Bill Bradley: Combine Universal Coverage with Tort Reform

In the latest TWS, Fred Barnes writes on the need for tort reform in health-care reform:

tort reform remains a key to paring costs. The president can make a stab at directly cutting back spending on health care, but that’s bound to add to the political unpopularity of Obamacare and is unlikely to pass even an overwhelmingly Democratic Congress. In particular, shrinking Medicare spending is a nonstarter, given the furious opposition of seniors. Tort reform, in contrast, has the advantage of being popular. It would put sensible limits on medical malpractice lawsuits that have flooded the courts and forced doctors to practice “defensive” medicine. Studies of the effects of such medicine put its price tag at a minimum of $100 billion a year and probably more than $200 billion.

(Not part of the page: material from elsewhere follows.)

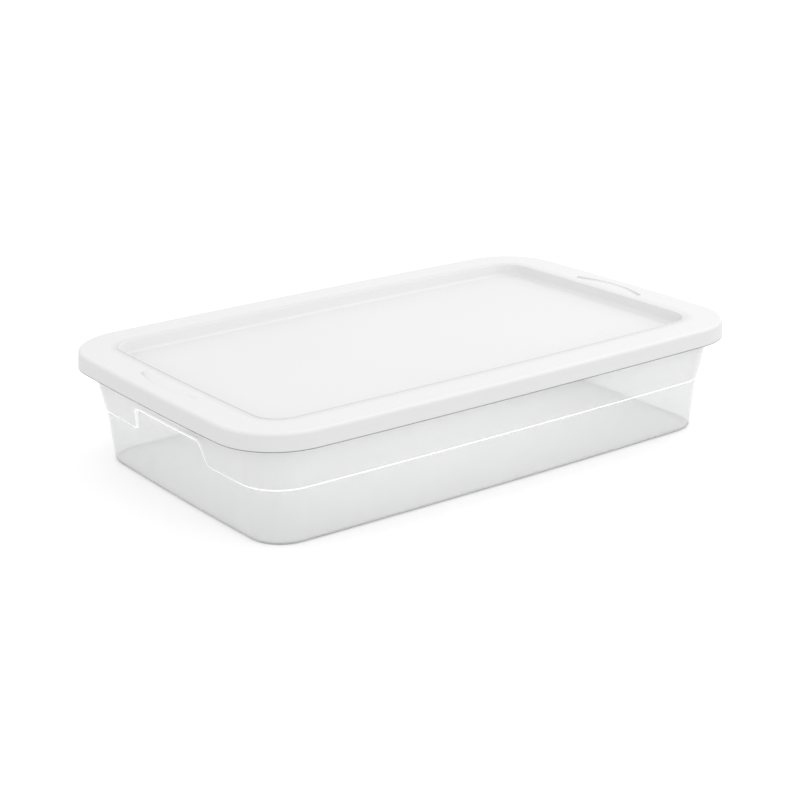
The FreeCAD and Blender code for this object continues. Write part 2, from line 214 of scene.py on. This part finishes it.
def wall_line(grow, foot, top):
    """The wall from the floor up to the rim: lower wall, ledge, upper wall."""
    step_up = ledge + grow * up_flank
    deep, proud = lower_inset(step_up) + grow, belt_inset(step_up) + grow
    foot_at, top_at = lower_inset(foot) + grow, belt_inset(top) + grow
    beside = beside_ledge / up_flank + 0.8 * grow
    below, above = step_up - beside, step_up + beside
    lower = [foot + (below - foot) * share for share in (0.25, 0.5, 0.75, 1)]
    upper = [above + (top - above) * share for share in (0, 0.25, 0.5, 0.75)]
    return ([(foot_at, foot, foot_round - grow)]
            + [(foot_at + (deep - foot_at) * (z - foot) / (step_up - foot), z, 0) for z in lower]
            + [(deep, step_up, step_round - 0.2 * grow), (proud, step_up, step_round + 0.6 * grow)]
            + [(proud + (top_at - proud) * (z - step_up) / (top - step_up), z, 0) for z in upper])


outer_wall, inner_wall = wall_line(0, 0, flange), wall_line(tub_wall, tub_wall, flange)
underside = [(core_inset, foot_rise, 0), (foot_inset + 1.5, foot_rise, step_round),
             (foot_inset - 0.3, 0, step_round)]
rim = [(belt_top_inset, flange, 0.6), (rim_inset + tub_wall, flange, 0.6),
       (rim_inset + tub_wall, lip_height, lip_round), (rim_inset, lip_height, lip_round),
       (rim_inset, rim_height, 2.4), (belt_top_inset + tub_wall, rim_height, step_round)]
floor_top = [(foot_inset - tub_wall, tub_wall, step_round),
             (foot_inset + 0.5, foot_rise + tub_wall, step_round),
             (core_inset, foot_rise + tub_wall, 0)]
outer_line = rounded(underside + outer_wall + rim[:1], arc_steps)[:-1]
rim_line = rounded(outer_wall[-1:] + rim + inner_wall[-1:], arc_steps)[1:-1]
inner_line = rounded(rim[-1:] + inner_wall[::-1] + floor_top, arc_steps)[1:]

# Light gathers in the ledge and in the rim, and the foot's round edge lies in shade by the floor.
# All three are painted: a value per point, above zero for painted glow, below zero for painted
# foot shade.
lean_reach, ledge_line, flank_thins, ledge_fade, flank_fades = 24, 1.25, 0.45, 0.35, 0.35
rim_glow, foot_painted_shade, foot_top, foot_fade = 0.3, 0.7, 2.9, 1.3
rim_limit, base_limit = 22, 50
steep = np.abs(across_flank)
tub_rings = []
for line, lean in ((outer_line, 0), (rim_line, 0), (inner_line, tub_wall)):
    for inset, height in (point.T for point in line):
        from_ledge = np.abs(height - ledge)
        close = np.clip(1 - from_ledge / lean_reach, 0, 1)
        half_line = ledge_line - flank_thins * steep
        edge = np.clip((half_line - from_ledge * up_flank) / ledge_fade, 0, 1)
        edge = edge * (1 - flank_fades * steep) * (inset > rim_limit) * (lean == 0)
        foot = foot_painted_shade * np.clip((foot_top - height) / foot_fade, 0, 1)
        foot = foot * (inset < base_limit) * (lean == 0)
        painted_mark = edge + rim_glow * (line is rim_line) - foot
        tub_rings.append(full_ring(quarter(inset, height, lean * across_flank * close, painted_mark)))
tub = moulding("clear_tub", closed_in(tub_rings[0])[::-1] + tub_rings + closed_in(tub_rings[-1]))
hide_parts("tub")
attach(tub, "tub")


class Field:
    """A shader socket that can be used in arithmetic."""

    def __init__(self, tree, socket):
        self.tree, self.socket = tree, socket

    def math(self, operation, first, second):
        return add_node(self.tree, "ShaderNodeMath", {"operation": operation},
                        **{"0": first, "1": second})

    def __add__(self, other):
        return self.math("ADD", self, other)

    def __sub__(self, other):
        return self.math("SUBTRACT", self, other)

    def __rsub__(self, other):
        return self.math("SUBTRACT", other, self)

    def __mul__(self, other):
        return self.math("MULTIPLY", self, other)

    __radd__, __rmul__ = __add__, __mul__


def add_node(tree, kind, settings=None, out=0, **values):
    """One node: its settings first, then the values or links of its sockets."""
    node = tree.nodes.new(kind)
    for name, value in (settings or {}).items():
        setattr(node, name, value)
    for key, value in values.items():
        socket = node.inputs[int(key) if key.isdigit() else key.replace("_", " ")]
        if isinstance(value, Field):
            tree.links.new(value.socket, socket)
        else:
            socket.default_value = value
    return Field(tree, node.outputs[out])


def plastic(name, piece):
    """A new material on a piece, with its node tree and Principled shader."""
    material = bpy.data.materials.new(name)
    material.use_nodes = True
    piece.data.materials.append(material)
    return material.node_tree, material.node_tree.nodes["Principled BSDF"]


def feed(shader, **fields):
    """Link fields to the shader's sockets of the same names."""
    for name, field in fields.items():
        field.tree.links.new(field.socket, shader.inputs[name.replace("_", " ")])


# Clear plastic: mostly see-through, hazier at a slant; solid with a painted glow where light
# gathers, and solid with painted shade at the foot.
# Less alpha than 0.285 or less roughness than 0.275 leaves thin contour marks in a render.
clear, tub_painted_shade_grey = (0.83, 0.832, 0.834, 1), (0.2, 0.2, 0.202, 1)
no_glint, full_glint = (0, 0, 0, 1), (0.5, 0.5, 0.5, 1)
tree, shader = plastic("clear_polypropylene", tub)
place = add_node(tree, "ShaderNodeTexCoord", out=3)
haze = add_node(tree, "ShaderNodeTexNoise", Vector=place, Scale=9.0, Detail=3.0, Roughness=0.55)
ripple = add_node(tree, "ShaderNodeTexNoise", Vector=place, Scale=60.0, Detail=2.0)
facing = add_node(tree, "ShaderNodeLayerWeight", Blend=0.35, out=1)
painted_light_and_shade = add_node(tree, "ShaderNodeAttribute", {"attribute_name": "painted_light_and_shade"}, out=2)
shader.inputs["IOR"].default_value = 1.49
shader.inputs["Emission Strength"].default_value = 1.0
# Painted glow: emission where light gathers in the ledge line and the rim.
glint = add_node(tree, "ShaderNodeMix", {"data_type": "RGBA"}, out=2, **{
    "0": painted_light_and_shade, "6": no_glint, "7": full_glint})
# Painted shade: the colour darkens towards a dark grey at the foot's round edge by the floor.
body = add_node(tree, "ShaderNodeMix", {"data_type": "RGBA"}, out=2, **{
    "0": 0 - painted_light_and_shade, "6": clear, "7": tub_painted_shade_grey})
solid = add_node(tree, "ShaderNodeMath", {"operation": "ABSOLUTE"}, **{"0": painted_light_and_shade})
feed(shader, Base_Color=body, Emission_Color=glint,
     Alpha=0.285 + 0.03 * haze + 0.16 * facing + 0.65 * solid, Roughness=0.30 + 0.08 * haze,
     Normal=add_node(tree, "ShaderNodeBump", Height=ripple, Strength=0.02, Distance=0.001))


def area_lamp(name, place, size, power):
    """A rectangular lamp that shines straight down until it is turned."""
    lamp = bpy.data.lights.new(name, "AREA")
    lamp.shape, lamp.energy = "RECTANGLE", power
    lamp.size, lamp.size_y = size
    holder = bpy.data.objects.new(name, lamp)
    bpy.context.collection.objects.link(holder)
    holder.location = place
    return holder


# A soft lamp inside the tub stands in for the light that the hazy wall scatters inwards.
glow = area_lamp("inner_glow", (0, 0, 0.12), (0.55, 0.3), 0.5)
glow.visible_camera = False


# --- Lid -------------------------------------------------------------------
# The lid is one moulding in opaque white plastic with a fine satin grain from
# the mould. It sits over the tub's rim and lifts straight off.
lid_wall, band, skirt_height = 2.2, lid_high.z / MM, 21.5
skirt_foot, panel_top = band - skirt_height, band - 15.0
band_width, recess_draft = 51.3, 4.0
clearance, skirt_draft = 0.4, 1.6
seat_inset, seat_foot = 9.0, rim_height + clearance

# The thumb pocket at the middle of each short end: its outer wall is an arc in plan.
thumb_half, thumb_inner, thumb_outer, thumb_arc = 64.0, 37.0, 356.0, 198.0
thumb_depth, thumb_end_depth, thumb_lean = 1.3, 3.6, 0.12
off_the_end = 999.0
thumb_y = np.append(end_y, np.full(columns - end_count, off_the_end))
thumb = np.interp(thumb_y, thumb_stations, [1, 0.9, 0.5, 0.1, 0])
arc_y = np.minimum(thumb_y, thumb_half)
arc_x = thumb_outer - thumb_arc + np.sqrt(thumb_arc ** 2 - arc_y ** 2)
thumb_edge = half_length - arc_y ** 2 / (2 * end_bow_radius) - arc_x
depth = thumb * (thumb_depth + (thumb_end_depth - thumb_depth) * (arc_y / thumb_half) ** 2)
foot_edge = thumb_edge + 0.3 + thumb_lean * depth

# Snap beads inside the skirt's foot: one at each end, two along each side.
bead = np.zeros(columns)
bead_end = [bead_half, bead_half + 1]
bead[:end_count] = np.interp(end_y, bead_end, [1, 0])
bead[-len(side_x):] = np.interp(np.abs(side_x - bead_middle), bead_end, [1, 0])


def skirt_inside(height):
    """How far the inside of the skirt stands in from the lid's outline."""
    return lid_wall + skirt_draft * (height - skirt_foot) / (band - lid_wall - skirt_foot)


# A fine raised lip runs round the recess; the band falls to its outer foot.
lip_width, lip_foot, lip_rise = 1.5, 2.1, 0.8
under_band, rib, pocket_wall = band - lid_wall, 2, 1.6
bead_low, bead_top, bead_high = skirt_foot + 0.8, skirt_foot + 2, skirt_foot + 3.4
bead_inset = skirt_inside(bead_top) + bead * (rim_inset - clearance - skirt_inside(bead_top))
lid_line = rounded([
    (core_inset, panel_top, 0), (band_width + recess_draft, panel_top, 4.5),
    (band_width, band, 0.9), (band_width - lip_width, band, 0.5),
    (band_width - lip_foot, band - lip_rise, 0.3), (thumb_inner, band, 14),
    (foot_edge, band - depth, 0.6), (thumb_edge, band, 0.45), (12, band, 0),
    (skirt_draft, band, 3.6), (0.4, skirt_foot + 5, 0), (0.1, skirt_foot + 1.3, 0),
    (0, skirt_foot, 0.35), (lid_wall, skirt_foot, 0.35),
    (skirt_inside(bead_low), bead_low, 0.2), (bead_inset, bead_top, 0.5),
    (skirt_inside(bead_high), bead_high, 0.2), (lid_wall + skirt_draft, under_band, 1.4),
    (seat_inset, under_band, 0.5), (seat_inset, seat_foot, 0.4),
    (seat_inset + rib, seat_foot, 0.4), (seat_inset + rib, under_band, 0.5),
    (thumb_edge - pocket_wall, under_band, 0.8),
    (foot_edge - pocket_wall, under_band - depth, 0.8), (thumb_inner + 1, under_band, 8),
    (band_width - lid_wall, under_band, 1),
    (band_width + recess_draft - lid_wall, panel_top - lid_wall, 3),
    (core_inset, panel_top - lid_wall, 0)], arc_steps)

# The skirt's foot and the lip's outer face get painted shade: their colour is mixed towards a dark
# grey.
lip_painted_shade, lip_middle = 0.2, band_width - (lip_width + lip_foot) / 2
lid_rings = []
for inset, height in (point.T for point in lid_line):
    foot_shade = np.clip((skirt_foot + 1.1 - height) / 0.5, 0, 1)
    lip_shade = np.clip(1.6 - np.abs(inset - lip_middle) / 0.5, 0, 1) * (height > band - 1)
    lid_rings.append(full_ring(quarter(inset, height, 0, foot_shade + lip_painted_shade * lip_shade)))
lid = moulding("white_lid", closed_in(lid_rings[0])[::-1] + lid_rings + closed_in(lid_rings[-1]))
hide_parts("lid")
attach(lid, "lid")

# White plastic: a fine satin grain and a faint drift in its white.
white, paler_white = (0.61, 0.61, 0.612, 1), (0.625, 0.625, 0.628, 1)
# The dark grey of the painted shade at the skirt's foot and on the lip's outer face.
lid_painted_shade_grey = (0.14, 0.14, 0.142, 1)
tree, shader = plastic("white_lid_plastic", lid)
place = add_node(tree, "ShaderNodeTexCoord", out=3)
grain = add_node(tree, "ShaderNodeTexNoise", Vector=place, Scale=900.0, Detail=2.0)
cloud = add_node(tree, "ShaderNodeTexNoise", Vector=place, Scale=6.0, Detail=2.0)
tone = add_node(tree, "ShaderNodeMix", {"data_type": "RGBA"}, out=2, **{
    "0": cloud, "6": white, "7": paler_white})
shader.inputs["IOR"].default_value = 1.5
shader.inputs["Specular IOR Level"].default_value = 0.25
# Painted shade: the attribute read here mixes the white towards that dark grey at the skirt's foot
# and the lip.
foot = add_node(tree, "ShaderNodeAttribute", {"attribute_name": "painted_light_and_shade"}, out=2)
tone = add_node(tree, "ShaderNodeMix", {"data_type": "RGBA"}, out=2, **{
    "0": foot, "6": tone, "7": lid_painted_shade_grey})
feed(shader, Base_Color=tone, Roughness=0.42 + 0.1 * grain,
     Normal=add_node(tree, "ShaderNodeBump", Height=grain, Strength=0.05, Distance=0.0003))


# --- Floor, light and camera ----------------------------------------------
# A plain white sweep under soft studio light. The sweep glows a little, and a
# dimmer sheet just under it stands in for it in the light thrown back up.
def sheet(name, height, tone, glow):
    """A wide level sheet of one grey that gives off some light of its own."""
    bpy.ops.mesh.primitive_plane_add(size=30, location=(0, 0, height))
    plane = bpy.context.object
    plane.name = name
    shader = plastic(name + "_white", plane)[1]
    shader.inputs["Base Color"].default_value = (tone, tone, tone, 1)
    shader.inputs["Roughness"].default_value = 0.9
    shader.inputs["Emission Color"].default_value = (1, 1, 1, 1)
    shader.inputs["Emission Strength"].default_value = glow
    return plane


floor = sheet("floor", 0, 0.6, 0.33)
floor.visible_diffuse = False
bounce = sheet("bounce", -0.001, 0.72, 0)
bounce.visible_camera = bounce.visible_glossy = bounce.visible_shadow = False

world = bpy.data.worlds.new("studio")
bpy.context.scene.world = world
world.use_nodes = True
world.node_tree.nodes["Background"].inputs["Color"].default_value = (1, 1, 1, 1)
world.node_tree.nodes["Background"].inputs["Strength"].default_value = 1.12


def soft_light(name, place, aim, size, power):
    """A lamp turned to face a point."""
    light = area_lamp(name, place, size, power)
    light.rotation_euler = (Vector(aim) - Vector(place)).to_track_quat("-Z", "Y").to_euler()


box_middle = (0, 0, 0.1)
soft_light("front", (0, -3, 1.6), box_middle, (3, 2), 19)
soft_light("front_low", (1.9, -2.8, 0.7), box_middle, (2, 1), 13)
soft_light("left", (-3, 0, 1.6), box_middle, (3, 2), 20)
soft_light("right", (1.2, 0, 1.6), (0.1, 0, 0.1), (1.2, 1.6), 9)

# The camera looks down over the near corner through a fairly long lens.
azimuth, elevation, roll = (math.radians(a) for a in (-36.28, 18.84, -0.8))
aim, distance = Vector((-0.0119, 0, 0.0559)), 2.2962
back = Vector((math.sin(azimuth) * math.cos(elevation), -math.cos(azimuth) * math.cos(elevation),
               math.sin(elevation)))
side = Vector((0, 0, 1)).cross(back).normalized()
camera_data = bpy.data.cameras.new("camera")
camera_data.lens, camera_data.sensor_width = 81.11, 36
camera = bpy.data.objects.new("camera", camera_data)
bpy.context.collection.objects.link(camera)
turn = Matrix((side, back.cross(side), back)).transposed() @ Matrix.Rotation(roll, 3, "Z")
camera.matrix_world = Matrix.Translation(aim + back * distance) @ turn.to_4x4()
bpy.context.scene.camera = camera
bpy.context.scene.view_settings.view_transform = "Standard"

In today’s New York Times, former Democratic senator and progressive stalwart Bill Bradley writes that tort reform is a sensible bipartisan compromise:

Since the days of Harry Truman, Democrats have wanted universal health coverage, believing that if other industrialized countries can achieve it, surely the United States can. For Democrats, universal coverage speaks to America’s sense of decency and compassion. Democrats also believe that it will lead to a healthier and more productive country. Since the days of Ronald Reagan, Republicans have wanted legal reform, believing that our economic competitiveness is being shackled by the billions we spend annually on tort costs; an estimated 10 cents of every health care dollar paid by individuals and companies goes for litigation and defensive medicine. For Republicans, tort reform and its health care analogue, malpractice reform, speak to the goal of stronger economic growth and lower costs. The bipartisan trade-off in a viable health care bill is obvious: Combine universal coverage with malpractice tort reform in health care.